Ross and Rachel

Ross (David Schwimmer) and Rachel (Jennifer Aniston) got together at the end of the 'Friends' finale. (Warner Bros. / May 7, 2004)

Rachel and Ross got together, and Monica and Chandler got two babies not one. Like the 10-year hit series itself, there was nothing daring, magical or drop-jaw fabulous about the finale for Friends last night.

No one will ever confuse it with the unforgettable 1990 finale of Newhart, in which the New England inn owner played by Bob Newhart found himself in bed at the end of the hour with the woman who was Newhart's wife in a previous sitcom, The Bob Newhart Show, that went off the air in 1978. Neither will anyone likely be quoting the characters' final speeches as is still being done from the finale of The Mary Tyler Moore Show.

But that does not mean that last night's Friends finale was a washout.

In explaining the goals for the final episode, Marta Kauffman, co-creator of the series, said, "We set out to make it feel as if they were all going to be OK."

That was certainly accomplished, but it was all done in such a traditional way - with babies and marriages for all of them except Joey (Matt LeBlanc), who instead of emotional closure got a sitcom. (LeBlanc will star next fall in Joey, an NBC spinoff airing Thursday nights at 8.)

The main story line of Rachel heading to the airport to leave for a new life in Paris as Ross hesitates and then decides to chase after her has only been used in about 2,000 romantic comedies. And that includes the penultimate moment with her voice on his answering machine when he returns to an empty apartment thinking that he has lost his true love.

But if the writing was not inspired, it did have moments of cleverness. Finales are about life passages, and the subplot of Monica demolishing Joey's foosball table to free a baby chick and a duckling that had become trapped inside was an apt metaphor for the journeys the members of this New York urban tribe had to navigate.

The foosball game represented their extended adolescence. To be worthy of the new lives that were placed in their hands last night they had to leave such dormitory games behind and grow up. Again, all except Joey, who has to remain enough of an adolescent to carry a sitcom by himself next year.

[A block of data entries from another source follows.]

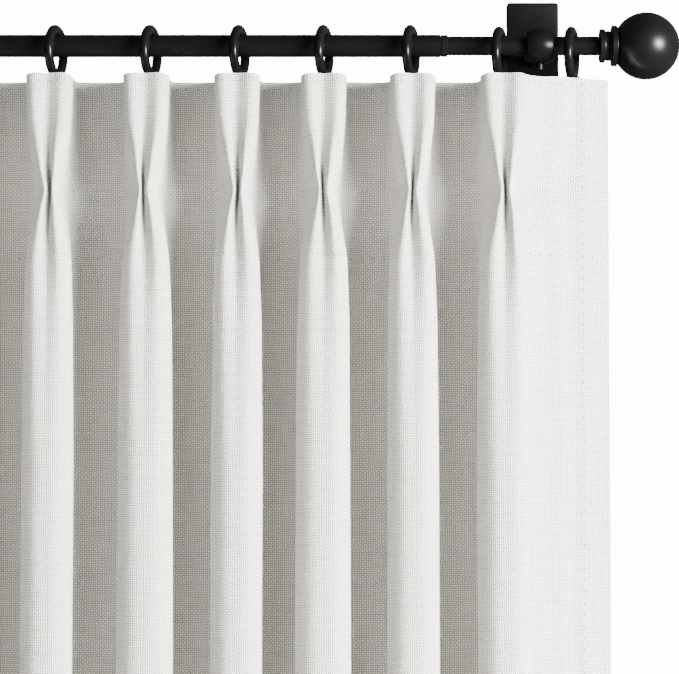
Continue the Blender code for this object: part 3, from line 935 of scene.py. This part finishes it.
def linen_material(flat_width):
    """Off-white linen-look cloth, with the pits that its seams' stitches pull into it; the gaps between its
    threads and the pits are coloured darker as painted shade.
    """
    material, tree, shader = new_material("coarse_linen")
    cloth = add_node(tree, "ShaderNodeUVMap", uv_map="cloth").outputs["UV"]
    weave = tree.nodes.new("ShaderNodeGroup")
    weave.node_tree = weave_group()
    weave.inputs["Pitch"].default_value = THREAD_PITCH
    tree.links.new(cloth, weave.inputs["Cloth"])
    parts = add_node(tree, "ShaderNodeSeparateXYZ", {"Vector": cloth})
    u, v = parts.outputs["X"], parts.outputs["Y"]
    seams = [
        pits(tree, u, v, -TOP_STITCH),
        pits(tree, u, v, -HEADER),
        pits(tree, u, v, BOTTOM_HEM - DROP),
        pits(tree, v, u, SIDE_HEM),
        pits(tree, v, u, flat_width - SIDE_HEM),
    ]
    pit_dent_and_shade = seams[0]
    for seam in seams[1:]:
        pit_dent_and_shade = maths(tree, "MAXIMUM", pit_dent_and_shade, seam)
    thread = add_node(
        tree,
        "ShaderNodeMix",
        {0: weave.outputs["Over"], 6: (0.65, 0.623, 0.557, 1.0), 7: (0.98, 0.960, 0.902, 1.0)},
        data_type="RGBA",
    )
    slub = add_node(
        tree,
        "ShaderNodeMapRange",
        {"Value": weave.outputs["Slub"], "From Min": 0.34, "From Max": 0.66, "To Min": 0.86, "To Max": 1.08},
    )
    # painted shade: the low gaps between the threads are coloured darker, as the shade that falls into them
    gap = add_node(
        tree,
        "ShaderNodeMapRange",
        {"Value": weave.outputs["Height"], "To Min": 0.16, "To Max": 1.18},
    )
    shade = maths(tree, "MULTIPLY", slub.outputs["Result"], gap.outputs["Result"])
    # painted shade: each stitch pit is coloured darker, besides the dent that the bump below gives it
    dark = maths(tree, "SUBTRACT", 1.0, maths(tree, "MULTIPLY", pit_dent_and_shade, 0.8))
    shade = maths(tree, "MULTIPLY", shade, dark)
    colour = add_node(
        tree, "ShaderNodeVectorMath", {0: thread.outputs[2], "Scale": shade}, operation="SCALE"
    )
    height = maths(tree, "ADD", weave.outputs["Height"], maths(tree, "MULTIPLY", weave.outputs["Slub"], 0.8))
    height = maths(tree, "SUBTRACT", height, maths(tree, "MULTIPLY", pit_dent_and_shade, 2.0))
    bump = add_node(tree, "ShaderNodeBump", {"Height": height, "Strength": 1.0, "Distance": 0.00075})
    tree.links.new(colour.outputs[0], shader.inputs["Base Color"])
    tree.links.new(bump.outputs["Normal"], shader.inputs["Normal"])
    shader.inputs["Roughness"].default_value = 0.93
    shader.inputs["Specular IOR Level"].default_value = 0.18
    shader.inputs["Sheen Weight"].default_value = 0.12
    shader.inputs["Sheen Roughness"].default_value = 0.5
    return material


def pit_shade_thread_material():
    material, tree, shader = new_material("sewing_thread_painted_pit_shade")
    place = add_node(tree, "ShaderNodeTexCoord").outputs["Object"]
    twist = add_node(tree, "ShaderNodeTexNoise", {"Vector": place, "Scale": 2500.0, "Detail": 1.0})
    # painted shade: the thread is coloured dark grey so that each stitch reads as the shadow in its pit; the
    # twist noise only varies that tone
    tone = add_node(
        tree,
        "ShaderNodeMix",
        {0: twist.outputs["Fac"], 6: (0.20, 0.19, 0.17, 1.0), 7: (0.32, 0.31, 0.28, 1.0)},
        data_type="RGBA",
    )
    bump = add_node(
        tree, "ShaderNodeBump", {"Height": twist.outputs["Fac"], "Strength": 0.6, "Distance": 0.0001}
    )
    tree.links.new(tone.outputs[2], shader.inputs["Base Color"])
    tree.links.new(bump.outputs["Normal"], shader.inputs["Normal"])
    shader.inputs["Roughness"].default_value = 0.7
    return material


# one stitch is a short bead of thread, lying mostly in its pit; its dark grey is painted shade of the pit
STITCH_LENGTH = 0.0024
THREAD_RADIUS = 0.00032
BEAD_SIDES = 6


def bead(place, along, outward):
    """Points and faces of one stitch, its length along the seam."""
    along = along / np.linalg.norm(along)
    side = np.cross(outward, along)
    side /= np.linalg.norm(side)
    up = np.cross(along, side)
    points = [place - along * STITCH_LENGTH / 2]
    for share in (-0.28, 0.28):
        for k in range(BEAD_SIDES):
            angle = math.tau * k / BEAD_SIDES
            ring = side * math.cos(angle) + up * math.sin(angle)
            points.append(place + along * STITCH_LENGTH * share + ring * THREAD_RADIUS)
    points.append(place + along * STITCH_LENGTH / 2)
    faces = []
    last = 2 * BEAD_SIDES + 1
    for k in range(BEAD_SIDES):
        n = (k + 1) % BEAD_SIDES
        faces.append((0, 1 + n, 1 + k))
        faces.append((1 + k, 1 + n, 1 + BEAD_SIDES + n, 1 + BEAD_SIDES + k))
        faces.append((last, 1 + BEAD_SIDES + k, 1 + BEAD_SIDES + n))
    return points, faces


TACK_COLUMN = 4 * PER_SPAN  # from the crease, the column on the pleat's side that the tack goes through
TACK_DENT = 0.0012
TACK_REACH = 0.0045
PRESSED = 0.80  # the share of its thickness that the cloth loses at a tack
PRESSED_REACH = 0.038
RIPPLE = 0.00028


def tack_points(grid, limits):
    """Row and columns of the tacks: one on either side of each pleat, at the pinch."""
    row = int(np.argmin(abs(ROWS - PINCH)))
    columns = [limit + way * TACK_COLUMN for limit in limits[1:-1] for way in (-1, 1)]
    return row, [column for column in columns if 0 < column < grid.shape[1] - 1]


def pull_tacks(grid, normals, limits):
    """The cloth with a small dent at each tack, where the thread pulls the pleat together."""
    row, columns = tack_points(grid, limits)
    pulled = grid.copy()
    for column in columns:
        away = np.linalg.norm(grid - grid[row, column], axis=2)
        pulled -= normals * (TACK_DENT * np.exp(-((away / TACK_REACH) ** 2)))[:, :, None]
    return pulled


def seam_stitches(grid, normals, flat, limits):
    """Stitches of every seam, as (strip number, points, faces)."""
    found = []
    strips = len(limits) - 1

    def add(column, place, along, outward):
        strip = min(strips - 1, max(0, int(np.searchsorted(limits, column, side="right")) - 1))
        found.append((strip, *bead(place, along, outward)))

    for height in (TOP_STITCH, HEADER, DROP - BOTTOM_HEM):
        below = int(np.searchsorted(ROWS, height))
        share = (height - ROWS[below - 1]) / (ROWS[below] - ROWS[below - 1])
        line = grid[below - 1] * (1 - share) + grid[below] * share
        facing = normals[below - 1]
        for k in range(int(flat[-1] / STITCH)):
            at = (k + 0.5) * STITCH
            column = int(np.searchsorted(flat, at))
            f = (at - flat[column - 1]) / (flat[column] - flat[column - 1])
            place = line[column - 1] * (1 - f) + line[column] * f
            add(column - 0.5, place, line[column] - line[column - 1], facing[column])
    for at in (SIDE_HEM, flat[-1] - SIDE_HEM):
        column = int(np.searchsorted(flat, at))
        f = (at - flat[column - 1]) / (flat[column] - flat[column - 1])
        line = grid[:, column - 1] * (1 - f) + grid[:, column] * f
        for k in range(int(DROP / STITCH)):
            height = (k + 0.5) * STITCH
            below = int(np.searchsorted(ROWS, height))
            g = (height - ROWS[below - 1]) / (ROWS[below] - ROWS[below - 1])
            place = line[below - 1] * (1 - g) + line[below] * g
            add(column - 0.5, place, line[below] - line[below - 1], normals[below, column])
    row, columns = tack_points(grid, limits)
    for column in columns:
        run = grid[row, column + 1] - grid[row, column - 1]
        for drop in (-0.0008, 0.0, 0.0008):
            add(column, grid[row, column] + Vector((0, 0, drop)), run, normals[row, column])
    return found


def strip_mesh(name, grid, normals, flat, first, last, thick, stitches):
    """One closed strip: its face, its back a cloth's thickness behind, and the walls between them."""
    face = grid[:, first : last + 1]
    facing = normals[:, first : last + 1]
    back = face - facing * thick[:, first : last + 1, None]
    rows, columns = face.shape[:2]
    points = [*face.reshape(-1, 3), *back.reshape(-1, 3)]
    count = rows * columns
    index = np.arange(count).reshape(rows, columns)
    flip = np.cross(face[0, 1] - face[0, 0], face[1, 0] - face[0, 0]) @ facing[0, 0] < 0
    faces = []

    def quad(a, b, c, d):
        faces.append((d, c, b, a) if flip else (a, b, c, d))

    for r in range(rows - 1):
        for c in range(columns - 1):
            a, b, d, e = index[r, c], index[r, c + 1], index[r + 1, c + 1], index[r + 1, c]
            quad(a, b, d, e)
            quad(count + e, count + d, count + b, count + a)
    cloth_faces = len(faces)
    around = [index[0, c] for c in range(columns)] + [index[r, -1] for r in range(1, rows)]
    around += [index[-1, c] for c in range(columns - 2, -1, -1)]
    around += [index[r, 0] for r in range(rows - 2, 0, -1)]
    for a, b in zip(around, around[1:] + around[:1]):
        quad(b, a, count + a, count + b)
    rim_faces = len(faces)
    for more_points, more_faces in stitches:
        base = len(points)
        points += list(more_points)
        faces += [tuple(base + i for i in f) for f in more_faces]
    mesh = bpy.data.meshes.new(name)
    mesh.from_pydata([tuple(p) for p in points], [], [tuple(int(i) for i in f) for f in faces])
    mesh.uv_layers.new(name="cloth")
    corners = np.empty(len(mesh.loops), np.int64)
    mesh.loops.foreach_get("vertex_index", corners)
    u = np.tile(flat[first : last + 1], (rows, 1)).ravel()
    v = np.repeat(-ROWS, columns)
    uv = np.zeros((len(points), 2))
    uv[:count] = uv[count : 2 * count] = np.stack((u, v), axis=1)
    mesh.uv_layers["cloth"].data.foreach_set("uv", uv[corners].astype(np.float32).ravel())
    kinds = np.zeros(len(faces), np.int32)
    kinds[rim_faces:] = 1
    mesh.polygons.foreach_set("material_index", kinds)
    mesh.polygons.foreach_set("use_smooth", np.ones(len(faces), bool))
    custom = np.zeros((len(mesh.loops), 3))
    both = np.vstack((facing.reshape(-1, 3), -facing.reshape(-1, 3)))
    cloth_corners = cloth_faces * 4
    custom[:cloth_corners] = both[corners[:cloth_corners]]
    mesh.normals_split_custom_set([tuple(n) for n in custom])
    return mesh


PIT_SHADE_THREAD = pit_shade_thread_material()
for side, sign in SIDES:
    centres = [middle_of(f"{side}_ring_{i}").x for i in range(1, 8)]
    low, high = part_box(f"{side}_return_edge")
    outer = high[0] if sign > 0 else low[0]
    low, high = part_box(f"{side}_lead_edge")
    lead = low[0] if sign > 0 else high[0]
    grid, limits = panel_surface(sign, centres, outer, lead)
    normals = surface_normals(grid, sign)
    if normals[0, 0, 1] > 0:
        normals = -normals
    grid = pull_tacks(grid, normals, limits)
    along = cloth_coordinates(grid)[None, :]
    height = ROWS[:, None]
    ripple = np.sin(70 * along + 9 * height) * np.sin(13 * height + 21 * along + sign)
    ripple = ripple + 0.6 * np.sin(130 * along - 17 * height + 2 * sign)
    grid = grid + normals * (RIPPLE * ripple * np.clip(height / 0.05, 0, 1))[:, :, None]
    flat = cloth_coordinates(grid)
    if side == "left":
        LINEN = linen_material(flat[-1])
    in_turning = (ROWS < HEADER)[:, None] | (ROWS > DROP - BOTTOM_HEM)[:, None]
    in_turning = in_turning | (flat < SIDE_HEM)[None, :] | (flat > flat[-1] - SIDE_HEM)[None, :]
    thick = CLOTH_THICK + TURNING * in_turning
    # the tack's threads press the cloth thin where it turns tightly round the two fingers
    tight = np.exp(-(((ROWS - PINCH) / PRESSED_REACH) ** 2))
    for crease in limits[1:-1]:
        near = np.clip(1.6 - abs(np.arange(grid.shape[1]) - crease) / (3 * PER_SPAN), 0, 1)
        thick = thick * (1 - PRESSED * tight[:, None] * near[None, :])
    stitches = seam_stitches(grid, normals, flat, limits)
    for i, (first, last) in enumerate(zip(limits, limits[1:])):
        a, b = STATIONS[i], STATIONS[i + 1]
        own = [(p, f) for strip, p, f in stitches if strip == i]
        name = f"{side}_cloth_{a}_to_{b}"
        strip = bpy.data.objects.new(
            name, strip_mesh(name, grid, normals, flat, first, last, thick, own)
        )
        bpy.context.scene.collection.objects.link(strip)
        strip.data.materials.append(LINEN)
        strip.data.materials.append(PIT_SHADE_THREAD)
        hung = [f"{side}_{'return_edge' if i == 0 else f'pleat_{i}'}"]
        if i == len(limits) - 2:
            hung.append(f"{side}_lead_edge")
        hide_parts(*hung)
        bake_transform(strip)


# The studio: a plain pale floor under the hems, white all round, a large soft light from the front
# right with a smaller one beside it for the gloss, a weak one from the left and one from behind.
FLOOR_DROP = 0.03
bpy.ops.mesh.primitive_plane_add(size=9, location=(0, -1.2, HEM - FLOOR_DROP))
floor = bpy.context.object
floor.name = "studio_floor"
material, tree, shader = new_material("pale_floor")
shader.inputs["Base Color"].default_value = (0.88, 0.88, 0.87, 1.0)
shader.inputs["Roughness"].default_value = 0.75
floor.data.materials.append(material)
floor.visible_glossy = False
floor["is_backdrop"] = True

world = bpy.context.scene.world or bpy.data.worlds.new("studio")
bpy.context.scene.world = world
world.use_nodes = True
tree = world.node_tree
tree.nodes.clear()
seen = add_node(tree, "ShaderNodeBackground", {"Color": (1.0, 1.0, 1.0, 1.0), "Strength": 14.0})
lit = add_node(tree, "ShaderNodeBackground", {"Color": (0.97, 0.98, 1.0, 1.0), "Strength": 0.36})
dim = add_node(tree, "ShaderNodeBackground", {"Color": (1.0, 1.0, 1.0, 1.0), "Strength": 0.10})
path = tree.nodes.new("ShaderNodeLightPath")
around = add_node(
    tree,
    "ShaderNodeMixShader",
    {0: path.outputs["Is Glossy Ray"], 1: lit.outputs[0], 2: dim.outputs[0]},
)
mix = add_node(
    tree,
    "ShaderNodeMixShader",
    {0: path.outputs["Is Camera Ray"], 1: around.outputs[0], 2: seen.outputs[0]},
)
result = tree.nodes.new("ShaderNodeOutputWorld")
tree.links.new(mix.outputs[0], result.inputs["Surface"])


# name, place, what it is aimed at, size and watts
LAMPS = (
    ("key_light", (2.72, -1.34, -0.42), (0.3, -0.1, -0.5), 1.2, 600),
    ("gloss_light", (2.24, -2.02, 0.02), (0.4, -0.09, 0.0), 0.62, 190),
    ("fill_light", (-1.6, -3.2, -0.3), (0.3, -0.1, -0.5), 1.8, 40),
    ("back_light", (0.6, 3.4, 1.2), (0.0, 0.0, -1.2), 2.4, 120),
)
for name, place, aim, size, watts in LAMPS:
    lamp = bpy.data.lights.new(name, "AREA")
    lamp.size = size
    lamp.energy = watts
    holder = bpy.data.objects.new(name, lamp)
    bpy.context.scene.collection.objects.link(holder)
    holder.location = place
    holder.rotation_euler = (Vector(aim) - Vector(place)).to_track_quat("-Z", "Y").to_euler()
    holder.visible_glossy = name == "gloss_light"

camera_data = bpy.data.cameras.new("camera")
camera_data.sensor_width = 36.0
camera_data.lens = 146.5
camera_data.clip_start = 0.05
camera_data.clip_end = 40.0
camera = bpy.data.objects.new("camera", camera_data)
bpy.context.scene.collection.objects.link(camera)
camera.location = (0.396, middle_of("outer_tube").y - 2.3, -0.392)
camera.rotation_euler = (math.radians(90 + 3.66), 0, 0)
bpy.context.scene.camera = camera

low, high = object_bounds()
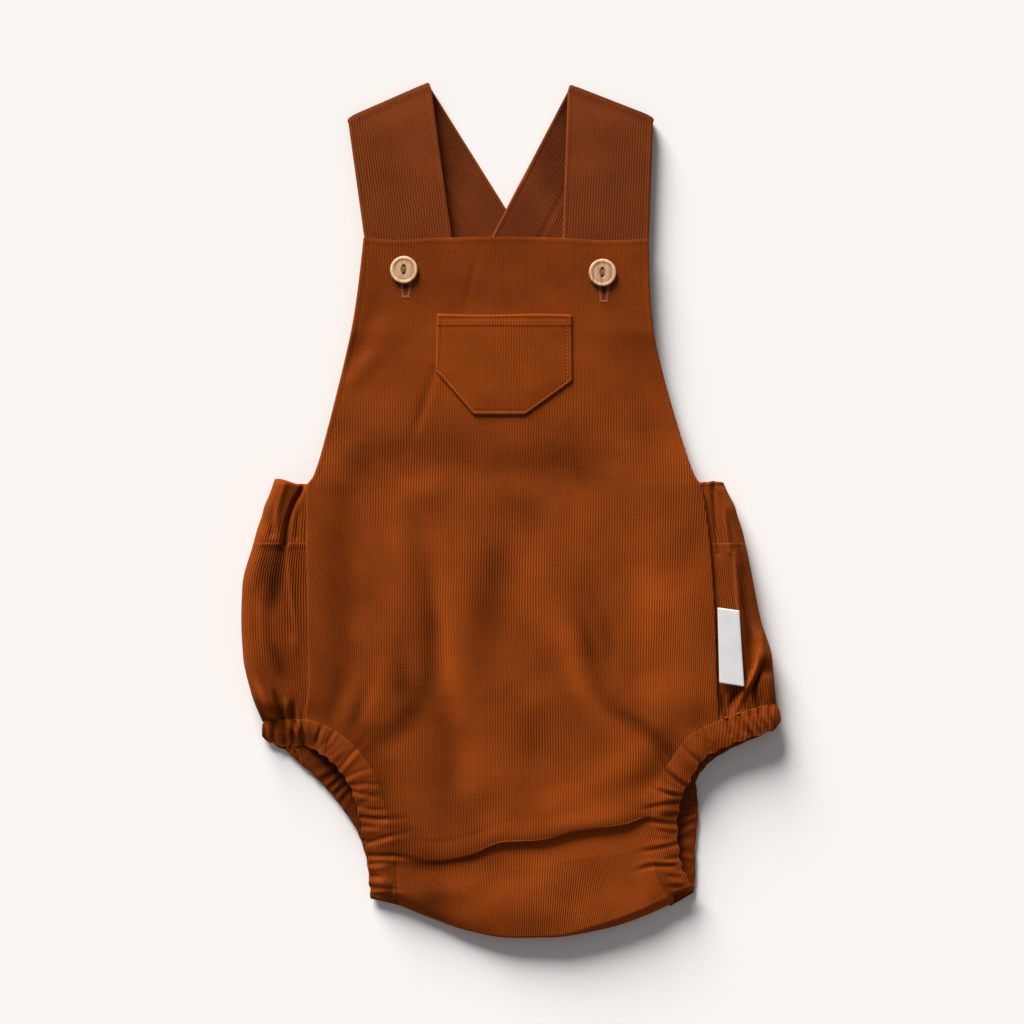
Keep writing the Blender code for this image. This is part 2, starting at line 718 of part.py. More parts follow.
def spaced(path, step):
    """The path as smooth points about a step apart, with the length up to each one."""
    table = np.array(path, float)
    lengths = np.concatenate(
        [[0.0], np.cumsum(np.linalg.norm(np.diff(table[:, :3], axis=0), axis=1))]
    )
    Knot = namedtuple("Knot", "at x y z out")
    knots = [Knot(at, *row) for at, row in zip(lengths, table)]
    count = round(lengths[-1] / step)
    places = [lengths[-1] * k / count for k in range(count + 1)]
    smooth = [[read(knots, "at", name, at) for name in ("x", "y", "z", "out")] for at in places]
    return places, np.array(smooth)


@lru_cache
def leg_line(side):
    """The smooth seam line of one leg."""
    return spaced(leg_path(side), CASING_STEP)


def leg_casing(side, finish):
    """A hem with elastic in it: an oval tube along the leg seam, gathered into small puffs,
    whose back half rests flat."""
    places, path = leg_line(side)
    tangents = np.gradient(path[:, :3], axis=0)
    points = []
    for at, (x, y, z, out), tangent in zip(places, path, tangents):
        outward = np.array([math.cos(math.radians(out)), math.sin(math.radians(out)), 0.0])
        tangent = tangent - outward * tangent.dot(outward)
        up = np.cross(outward, tangent)
        up /= np.linalg.norm(up)
        drift = PUFF_DRIFT * math.sin(at / PUFF_DRIFT_LENGTH) + PUFF_PHASES[side]
        wave = math.sin(2 * math.pi * at / PUFF_PITCH + drift)
        stacked = ease((STACKED_FROM_Y - y) / (STACKED_FROM_Y - STACKED_TO_Y))
        puff = blend(PUFF_HEIGHT, STACKED_PUFF_HEIGHT, stacked) * wave * 0.5
        half_thick = CASING_THICK / 2.0 + puff
        half_width = CASING_WIDTH / 2.0 + PUFF_WIDTH * wave * 0.5
        middle = np.array([x, y, z]) + outward * (half_width + SEAM_GAP)
        for k in range(CASING_SIDES):
            angle = 2 * math.pi * k / CASING_SIDES
            wide, high = math.cos(angle), math.sin(angle)
            rounded = math.copysign(abs(high) ** CASING_ROUNDNESS, high)
            point = middle + outward * half_width * wide + up * half_thick * rounded
            point[2] = max(point[2], 0.0)
            points.append(tuple(point))
    rings = len(places)
    faces = []
    for ring in range(rings - 1):
        for k in range(CASING_SIDES):
            a = ring * CASING_SIDES + k
            b = ring * CASING_SIDES + (k + 1) % CASING_SIDES
            faces.append((a, b, b + CASING_SIDES, a + CASING_SIDES))
    faces.append(tuple(range(CASING_SIDES))[::-1])
    faces.append(tuple(range((rings - 1) * CASING_SIDES, rings * CASING_SIDES)))
    made = add_mesh("leg_casing_" + side, points, faces, finish)
    recalculate_normals(made)
    return made


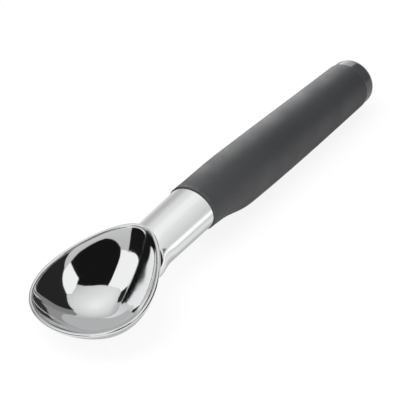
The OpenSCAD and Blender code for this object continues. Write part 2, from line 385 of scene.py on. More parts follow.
def mouth_outline(s, t, grow):
    """Points of the mouth's outline at the angles t, grown outwards, in the mouth's own frame."""
    half_l = s.mouth_l / 2
    around = np.radians(np.arange(0, 181, WIDEST_STEP))
    half_w = s.mouth_w / 2 / np.max(np.sin(around) * (1 + s.egg_lean * np.cos(around)))
    across = np.stack([half_l * np.sin(t), half_w * (np.cos(t) + s.egg_lean * np.cos(2 * t))], 1)
    out = np.stack([-across[:, 1], across[:, 0]], 1) / np.linalg.norm(across, axis=1)[:, None]
    line = np.stack([-half_l * np.cos(t), half_w * np.sin(t) * (1 + s.egg_lean * np.cos(t))], 1)
    return line + grow * out


def from_mouth(s, points):
    """Turns points from the mouth's own frame into the grip's frame."""
    c, d = cos(s.mouth_pitch), sin(s.mouth_pitch)
    x, y, z = points[:, 0] - s.mouth_l / 2, points[:, 1], points[:, 2]
    return np.stack([x * c - z * d - s.mouth_back, y, x * d + z * c + s.mouth_rise], 1)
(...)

In the end, what probably matters most to the millions of fans is that last night's finale was for the most part consistent with the safe and comforting space that Friends has carved out for them on Thursday nights at 8 with its vision of a community based on a group of young people who truly care for one another without the ties of blood or workplace.

Maybe it's foolish to expect anything more than that of a sitcom. If anyone is to blame for inflated expectations, though, it is NBC, which squeezed in what seems like a dozen hours of related programs connected to last night's finale.

The final image of the six characters walking out of the apartment was a melancholy one, but not so much because of their departure. What seemed sad is how little this show that so clicked with its young adult viewers ultimately had to offer them.

Here's your future, Gen X: strollers, diapers and a home in the suburbs.

Maybe it wasn't so bad being stuck in second gear after all.